GOAL OF THE EXERCISE: Quote every entry word for word.

JSON records of objects
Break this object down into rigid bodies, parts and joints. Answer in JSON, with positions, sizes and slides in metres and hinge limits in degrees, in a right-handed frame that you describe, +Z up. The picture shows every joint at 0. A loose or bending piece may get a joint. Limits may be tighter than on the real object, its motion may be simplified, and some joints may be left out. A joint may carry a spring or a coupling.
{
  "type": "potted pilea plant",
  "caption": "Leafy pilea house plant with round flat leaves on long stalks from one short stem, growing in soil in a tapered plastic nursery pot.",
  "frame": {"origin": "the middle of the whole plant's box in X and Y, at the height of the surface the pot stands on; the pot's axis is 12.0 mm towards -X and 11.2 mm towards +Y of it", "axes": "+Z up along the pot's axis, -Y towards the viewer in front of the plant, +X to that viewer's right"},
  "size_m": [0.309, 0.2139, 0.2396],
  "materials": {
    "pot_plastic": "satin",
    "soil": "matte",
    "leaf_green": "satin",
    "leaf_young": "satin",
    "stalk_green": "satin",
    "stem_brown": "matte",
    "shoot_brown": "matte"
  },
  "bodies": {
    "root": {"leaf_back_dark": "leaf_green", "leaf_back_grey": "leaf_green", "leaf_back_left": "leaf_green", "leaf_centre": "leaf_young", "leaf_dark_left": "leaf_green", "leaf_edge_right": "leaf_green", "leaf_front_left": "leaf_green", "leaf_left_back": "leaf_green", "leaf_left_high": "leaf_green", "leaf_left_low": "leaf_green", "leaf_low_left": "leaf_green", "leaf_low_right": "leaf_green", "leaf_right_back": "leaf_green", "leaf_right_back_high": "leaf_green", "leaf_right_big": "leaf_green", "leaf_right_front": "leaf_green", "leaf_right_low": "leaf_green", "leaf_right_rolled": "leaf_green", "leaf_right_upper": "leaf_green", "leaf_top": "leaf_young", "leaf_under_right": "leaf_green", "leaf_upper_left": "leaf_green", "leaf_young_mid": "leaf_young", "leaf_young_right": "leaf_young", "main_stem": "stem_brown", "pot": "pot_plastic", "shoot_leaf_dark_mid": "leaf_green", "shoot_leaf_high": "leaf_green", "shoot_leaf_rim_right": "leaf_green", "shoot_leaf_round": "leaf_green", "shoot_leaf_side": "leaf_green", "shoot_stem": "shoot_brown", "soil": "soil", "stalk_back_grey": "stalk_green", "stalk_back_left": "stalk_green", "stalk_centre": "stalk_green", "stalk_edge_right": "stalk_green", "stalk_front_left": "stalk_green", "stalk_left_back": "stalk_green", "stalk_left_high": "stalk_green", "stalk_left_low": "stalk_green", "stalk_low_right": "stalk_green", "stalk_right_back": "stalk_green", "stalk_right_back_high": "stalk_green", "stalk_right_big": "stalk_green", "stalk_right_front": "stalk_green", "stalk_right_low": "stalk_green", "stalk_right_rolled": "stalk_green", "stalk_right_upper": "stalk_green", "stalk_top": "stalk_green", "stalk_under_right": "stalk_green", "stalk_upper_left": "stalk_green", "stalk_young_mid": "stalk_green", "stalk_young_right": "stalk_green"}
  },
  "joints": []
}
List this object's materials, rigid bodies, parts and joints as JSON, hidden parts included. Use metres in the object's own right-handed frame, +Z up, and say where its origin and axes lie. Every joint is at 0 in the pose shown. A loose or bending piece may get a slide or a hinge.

RESULT FOR THIS TASK:
Break this object down into rigid bodies, parts and joints. Answer in JSON, with positions, sizes and slides in metres and hinge limits in degrees, in a right-handed frame that you describe, +Z up. The picture shows every joint at 0. A loose or bending piece may get a joint. Limits may be tighter than on the real object, its motion may be simplified, and some joints may be left out. A joint may carry a spring or a coupling.
{
  "type": "potted pilea plant",
  "caption": "Leafy pilea house plant with round flat leaves on long stalks from one short stem, growing in soil in a tapered plastic nursery pot.",
  "frame": {"origin": "the middle of the whole plant's box in X and Y, at the height of the surface the pot stands on; the pot's axis is 12.0 mm towards -X and 11.2 mm towards +Y of it", "axes": "+Z up along the pot's axis, -Y towards the viewer in front of the plant, +X to that viewer's right"},
  "size_m": [0.309, 0.2139, 0.2396],
  "materials": {
    "pot_plastic": "satin",
    "soil": "matte",
    "leaf_green": "satin",
    "leaf_young": "satin",
    "stalk_green": "satin",
    "stem_brown": "matte",
    "shoot_brown": "matte"
  },
  "bodies": {
    "root": {"leaf_back_dark": "leaf_green", "leaf_back_grey": "leaf_green", "leaf_back_left": "leaf_green", "leaf_centre": "leaf_young", "leaf_dark_left": "leaf_green", "leaf_edge_right": "leaf_green", "leaf_front_left": "leaf_green", "leaf_left_back": "leaf_green", "leaf_left_high": "leaf_green", "leaf_left_low": "leaf_green", "leaf_low_left": "leaf_green", "leaf_low_right": "leaf_green", "leaf_right_back": "leaf_green", "leaf_right_back_high": "leaf_green", "leaf_right_big": "leaf_green", "leaf_right_front": "leaf_green", "leaf_right_low": "leaf_green", "leaf_right_rolled": "leaf_green", "leaf_right_upper": "leaf_green", "leaf_top": "leaf_young", "leaf_under_right": "leaf_green", "leaf_upper_left": "leaf_green", "leaf_young_mid": "leaf_young", "leaf_young_right": "leaf_young", "main_stem": "stem_brown", "pot": "pot_plastic", "shoot_leaf_dark_mid": "leaf_green", "shoot_leaf_high": "leaf_green", "shoot_leaf_rim_right": "leaf_green", "shoot_leaf_round": "leaf_green", "shoot_leaf_side": "leaf_green", "shoot_stem": "shoot_brown", "soil": "soil", "stalk_back_grey": "stalk_green", "stalk_back_left": "stalk_green", "stalk_centre": "stalk_green", "stalk_edge_right": "stalk_green", "stalk_front_left": "stalk_green", "stalk_left_back": "stalk_green", "stalk_left_high": "stalk_green", "stalk_left_low": "stalk_green", "stalk_low_right": "stalk_green", "stalk_right_back": "stalk_green", "stalk_right_back_high": "stalk_green", "stalk_right_big": "stalk_green", "stalk_right_front": "stalk_green", "stalk_right_low": "stalk_green", "stalk_right_rolled": "stalk_green", "stalk_right_upper": "stalk_green", "stalk_top": "stalk_green", "stalk_under_right": "stalk_green", "stalk_upper_left": "stalk_green", "stalk_young_mid": "stalk_green", "stalk_young_right": "stalk_green"}
  },
  "joints": []
}
List this object's materials, rigid bodies, parts and joints as JSON, hidden parts included. Use metres in the object's own right-handed frame, +Z up, and say where its origin and axes lie. Every joint is at 0 in the pose shown. A loose or bending piece may get a slide or a hinge.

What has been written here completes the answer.